If you are a stop smoking professional, and you will have many smokers who still smoke after all your best efforts with NRT and drugs. What can you tell them about vaping? Can you give any useful advice about products, nicotine concentrations, mods v pods, refillable v non-refillable, nic salts v traditional nicotine, artificial flavours v naural flavours? MTL v DTL? PG/VG ratios? Maybe a break-out session with a vape shop owner and some hands-on time with a JUUL, a Smok, a Vype a Vapresso and a Puff Bar would help. Mabe some adventurous souls would step outside and try the famous “Unicorn Puke” (A perfect blend of warm summer days with a scoop of rainbow sherbet, Unicorn Puke is for those who love something fun and fruity with a kick. ) while debating what flavours adult smokers really like.
Vape store owners and researchers need to work together. For example, I hope to be working with some vape shops and Dr. Polosa to recruit vapers for a long-term study of lung function in vapers. People doing vaping experiments need advice from an experienced vaper to ensure that they are using vaping products in a way which reflects the actual useage of real vapers.
But we could go way further than that. I amagine a future in which smoking cesation clinics have a vape store owner on site to help smokers get the best results from vaping. I also want to see things go the other way, and have trained smoking cessation counsellor see clients in vape shops. Properly trained vape shop owners could become powerful allies in the war against smoking. In France there is a course for vape shop staff who want to learn about smoking cessation. They get an accreditation sticker thay can put in their window as advertising.
Vape shop owners and quit smoking professionals can agree that, for some smokers, vaping with support is their best chance of quitting. Each group has its own sort of expertise and experience. The product knowledge of vape store owners is incredible. Their lived experience with smoking and vaping gives them “street credibility”. Their attire, tattoos and body piercings make many smokers feel they are “at home” with someone like themselves. Professionals have a knowledge of anatomy, physiology and pharmacology. They have read (or maybe even written) the scientific literature. They have portable CO monitors and pulse oximeters, and access to lab testing. Just imagine what the two groups could achieve together!!!

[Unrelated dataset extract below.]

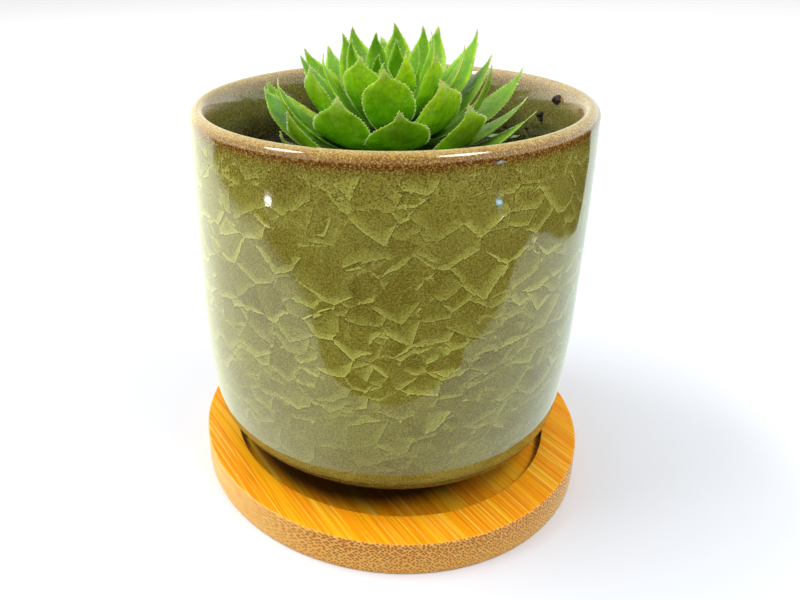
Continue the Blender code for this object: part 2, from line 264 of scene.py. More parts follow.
class Signal:
    """An output of a node; its operators and calls add nodes that carry on from it."""

    __add__ = arithmetic("ADD")
    __sub__ = arithmetic("SUBTRACT")
    __rsub__ = arithmetic("SUBTRACT", swapped=True)
    __mul__ = arithmetic("MULTIPLY")
    __truediv__ = arithmetic("DIVIDE")
    __rtruediv__ = arithmetic("DIVIDE", swapped=True)
    __pow__ = arithmetic("POWER")
    __abs__ = arithmetic("ABSOLUTE")

    def __init__(self, graph, socket):
        self.graph = graph
        self.socket = socket

    def vector(self, operation, other=(0.0, 0.0, 0.0)):
        """One vector step; scaling takes its factor as other, dot and length give a value."""
        made = self.graph.node("ShaderNodeVectorMath", {0: self}, operation=operation)
        self.graph.put(made.inputs["Scale" if operation == "SCALE" else 1], other)
        key = "Value" if operation in ("DOT_PRODUCT", "LENGTH") else 0
        return Signal(self.graph, made.outputs[key])

    def parts(self, kind="XYZ"):
        """The three numbers of a vector, or of a Color."""
        return self.graph.outputs(f"ShaderNodeSeparate{kind}", {0: self}).values()

    def mapped(self, rotation=(0, 0, 0), scale=(1, 1, 1)):
        """Turned and stretched coordinates."""
        return self.graph.out("ShaderNodeMapping",
                              {"Vector": self, "Rotation": rotation, "Scale": scale})

    def noise(self, scale, detail=2.0, rough=0.5, key=0):
        """A noise texture at these coordinates."""
        return self.graph.out("ShaderNodeTexNoise", {"Vector": self, "Scale": scale,
                                                     "Detail": detail, "Roughness": rough}, key)

    def cells(self, scale, feature="F1", scatter=1.0, dimensions="3D"):
        """Every output of a Voronoi texture at these coordinates."""
        return self.graph.outputs("ShaderNodeTexVoronoi",
                                  {"Vector": self, "Scale": scale, "Randomness": scatter},
                                  feature=feature, voronoi_dimensions=dimensions)

    def step(self, low, high, start=0.0, end=1.0):
        """Smooth step from start to end while the value goes from low to high."""
        return self.graph.out("ShaderNodeMapRange",
                              {"Value": self, "From Min": low, "From Max": high,
                               "To Min": start, "To Max": end},
                              interpolation_type="SMOOTHSTEP")

    def ramp(self, *stops):
        """Colour ramp from (place, colour) stops."""
        made = self.graph.node("ShaderNodeValToRGB", {0: self})
        points = made.color_ramp.elements
        while len(points) < len(stops):
            points.new(1.0)
        for point, (place, colour) in zip(points, stops):
            point.position = place
            point.color = (*colour, 1.0)
        return Signal(self.graph, made.outputs[0])

    def bump(self, distance, strength=1.0):
        """Normal of this height, in metres times distance."""
        return self.graph.out("ShaderNodeBump", {"Height": self, "Distance": distance,
                                                 "Strength": strength})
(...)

It will not be easy. There is, for want of a better word, a huge class division. Professionals have more academic education, and time spent in professional training makes them fit in with a middle class elite, even if they were not born into it. They can come across as superior, arrogant or dogmatic. Vape shop owners have very variable backgrounds. The only common denominator is that they almost all were smokers who are passionate about vaping because they believe that vaping saved their lives (and they are probably right). They have enough smarts to run a business and they have great customer service skills. Some of them lack “polish”. They feel they are outside the establishment. Many feel aggrieved, marginalised and unheard, so they can come across as strident.
Their is an inspiring podcast called “Conversations with People Who Hate Me“. It is amazing how often people who fight each other online, can agree on some issues when they talk together. I would love to arrange for some smoking cessation professionals and some vapers to sit down for coffee together, to go to each others workplaces, maybe even to sit in as they each see their own clients. I think both sides have nothing to lose and they, and the smokers we all want to help, have a great deal they could gain. Any takers?